In December 1965, California engineer John Sardis, who designed the building, was charged $900 for practicing architecture in Nevada without a license. According to Sardis' lawyer, his design for the building was an engineering concept rather than an architectural concept. Construction reached the fifth floor later that month. Upon completion, the tower was to stand 255.10 ft, approximately 24 ft higher than the tallest building in Reno at that time: the 16-story First National Bank of Nevada. The first three floors were to be occupied by offices and retail shops, while the fourth floor would be recreational and the remaining floors would be residential.

In February 1966, concrete was poured for the 10th floor, while a crew of 75 men were working on various aspects of the building, now scheduled for completion on November 23, 1966. In May 1966, the largest concrete pour in Reno occurred across the street from Arlington Towers at the site of a parking garage for the new project. The pour created 1,250 cubic yards of concrete to serve as the base for the new six-story parking garage, which was expected to cost $648,000. The pour took 11 hours, and required 23 men, 16 trucks, and 2 cranes. Construction on Arlington Towers reached the 20th floor in June 1966.

By September 1966, the project had fallen 65 days behind schedule due to a construction worker strike in northern Nevada. At Arlington Towers, only 85 workers were on the job when the number normally would have been more than 250. The strike lasted 78 days, and other issues raised the total number of lost work days to 145. The parking facility, with 285 spaces, was 90 percent complete in December 1966, with its opening expected for the following month.

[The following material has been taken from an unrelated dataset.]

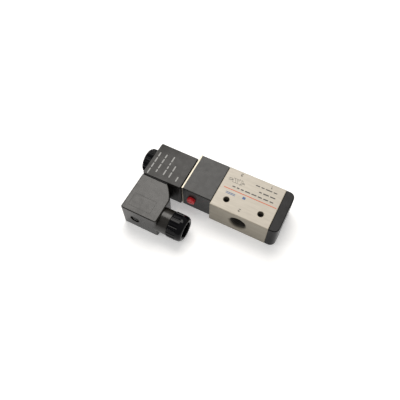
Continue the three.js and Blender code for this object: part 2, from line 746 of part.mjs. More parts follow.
// The cable gland: its frame is on the gland axis, at the end of the housing's threaded neck.
const gland = group(plug, overhang + neckEnd, glandY, 0);
const cableRadius = 3.6;
const nutStart = -neckEnd + neckLength + 0.3;
const nutEnd = nutStart + glandNutLength;
const nutWall = 1.1; // from the neck's end to the nut's inner shoulder

function glandNut() {
  const outline = new THREE.Shape();
  const ribs = 20;
  for (let i = 0; i < ribs; i++) {
    for (const [part, depth] of [[0, 0], [0.55, 0], [0.7, 0.45], [0.85, 0.45]]) {
      const angle = (2 * Math.PI * (i + part)) / ribs;
      const radius = glandNutRadius - depth;
      const point = [radius * Math.cos(angle), radius * Math.sin(angle)];
      if (i || part) outline.lineTo(...point);
      else outline.moveTo(...point);
    }
  }
  outline.closePath();
  const grip = slab(outline, nutStart, nutStart + 7).rotate([0, 90, 0]);
  const dome = turnedX([
    [nutStart + 7, 0], [nutStart + 7, glandNutRadius], [nutEnd - 1.8, glandNutRadius - 0.2],
    [nutEnd - 0.5, glandNutRadius - 1.1], [nutEnd, glandNutRadius - 2], [nutEnd, 0],
  ], fine);
  const thread = rodX(nutStart - 1, nutWall, 7.85);
  const mouth = turnedX([
    [nutWall - 1, 0], [nutWall - 1, 6.2], [nutEnd - 0.8, 6.2], [nutEnd, 7], [nutEnd + 1, 7],
    [nutEnd + 1, 0],
  ], fine);
  return cut(join(grip, dome), thread, mouth);
}

add(gland, "gland_nut", glandNut(), plugNylon);
add(gland, "gland_washer", turnedX(ring(0.15, 0.95, 4.2, 7.3)), steel);
add(gland, "gland_grommet", turnedX(ring(-9, 0.05, cableRadius, neckBore - 0.15)), rubber);

export default valve;
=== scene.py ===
"""A pilot-operated solenoid directional valve, lying on its side with the label up.

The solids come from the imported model. This script gives them rounded edges and finishes, and adds
what solids can't carry: threads, wound springs, printing and moulded detail. Metres, +Z up.
"""
import json
import math
import random

import bmesh
import bpy
from mathutils import Matrix, Vector


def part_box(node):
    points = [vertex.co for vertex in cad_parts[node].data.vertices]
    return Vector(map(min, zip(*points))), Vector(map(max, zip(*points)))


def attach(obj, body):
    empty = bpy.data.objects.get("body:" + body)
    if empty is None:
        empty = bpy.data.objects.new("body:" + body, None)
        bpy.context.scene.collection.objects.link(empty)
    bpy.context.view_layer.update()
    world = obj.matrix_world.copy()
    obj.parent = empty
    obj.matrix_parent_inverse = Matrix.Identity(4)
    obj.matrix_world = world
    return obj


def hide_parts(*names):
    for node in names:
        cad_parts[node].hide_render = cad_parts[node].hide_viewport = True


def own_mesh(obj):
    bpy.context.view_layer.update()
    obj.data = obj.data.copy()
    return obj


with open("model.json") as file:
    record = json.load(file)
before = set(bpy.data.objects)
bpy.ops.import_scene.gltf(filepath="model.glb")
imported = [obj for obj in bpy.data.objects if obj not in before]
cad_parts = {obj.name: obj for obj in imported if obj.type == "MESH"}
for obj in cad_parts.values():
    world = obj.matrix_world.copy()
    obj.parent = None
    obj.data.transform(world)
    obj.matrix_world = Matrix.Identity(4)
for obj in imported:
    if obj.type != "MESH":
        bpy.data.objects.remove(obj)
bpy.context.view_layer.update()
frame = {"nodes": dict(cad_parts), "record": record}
nodes = frame["nodes"]
MM = 0.001
TAU = 2 * math.pi
SHARP_EDGE = math.radians(32)  # edges that bend more than this are rounded


# ---- Places taken from the solids ----

def box_of(node):
    """The low and the high corner of a solid's box."""
    return [Vector(corner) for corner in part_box(node)]


def middle(node):
    low, high = box_of(node)
    return (low + high) / 2


body_low, body_high = box_of("valve_body")
coil_low, coil_high = box_of("coil_case")
plug_low, plug_high = box_of("plug_housing")
spool_axis = middle("spool")
tube_axis = middle("armature_tube")
openings = {o["name"]: o["box_m"] for o in frame["record"]["physics"]["openings"]}
supply_x = (openings["supply_port"][0][0] + openings["supply_port"][1][0]) / 2
hole_x = 13.1 * MM  # mounting holes at plus and minus this
label_hole = 2.5 * MM  # radius of the label's openings over them
port_radius = 6.5 * MM
bores_reach = 7.6 * MM  # the ports and the spool's bore lie within this of the spool axis
bores_low = Vector((body_low.x, body_low.y, spool_axis.z - bores_reach))
bores_high = Vector((body_high.x, body_high.y, spool_axis.z + bores_reach))
sheet_base = body_high.z + 0.005 * MM
sheet_top = body_high.z + 0.10 * MM
ink = 0.02 * MM  # thickness of a print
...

An elevator installers' strike began on February 6, 1967, after only one of the tower's three elevators had been installed. The garage was opened by March 1967, and included a 33-ton pedestrian bridge connecting to the tower, which was scheduled for completion by the following month, at a cost of $4.5 million. Due to the elevator installers' strike, the tower was expected to open with only one elevator, while an estimated six weeks would be required to finish approximately 20 percent of the elevator work that was remaining.

===Operation===
Arlington Towers was the tallest building in Reno when it was completed, and retained that title until the completion of a Harrah's Reno hotel tower in 1969. The 22-story building stands approximately 260 ft, and featured 194 units at the time of its opening. In 1969, the Cavanaugh family sold the tower for $9 million to Sam Zell, who promised that the family would not owe any taxes by selling the property. Arlington Towers appeared in the 1973 film, Charley Varrick. The Cavanaugh family filed a lawsuit against Zell in 1974, after the Internal Revenue Service requested more than $100,000 in taxes.

In December 1978, plans were underway for owner Mason Corporation to sell the building to a group which intended to convert the apartments to condominiums, a process that could take up to eight months. The conversion to condominiums was approved by the city planning commission and city council in April 1979, with plans for the conversion to begin in August. Condominium units went on sale in March 1980, and Nu-West completed its purchase of the building from Mason Corporation in August 1980. As of March 1982, Nu-West had sold 127 condominium units; poor economic conditions prevented additional units from selling. That month, Nu-West set June 30, 1982 as the target date to sell the remaining 68 units in the building.

The first floor contains 11000 sqft of retail space, while the second floor includes 11000 sqft of office space.

Arlington Towers remains the 11th tallest building in Reno.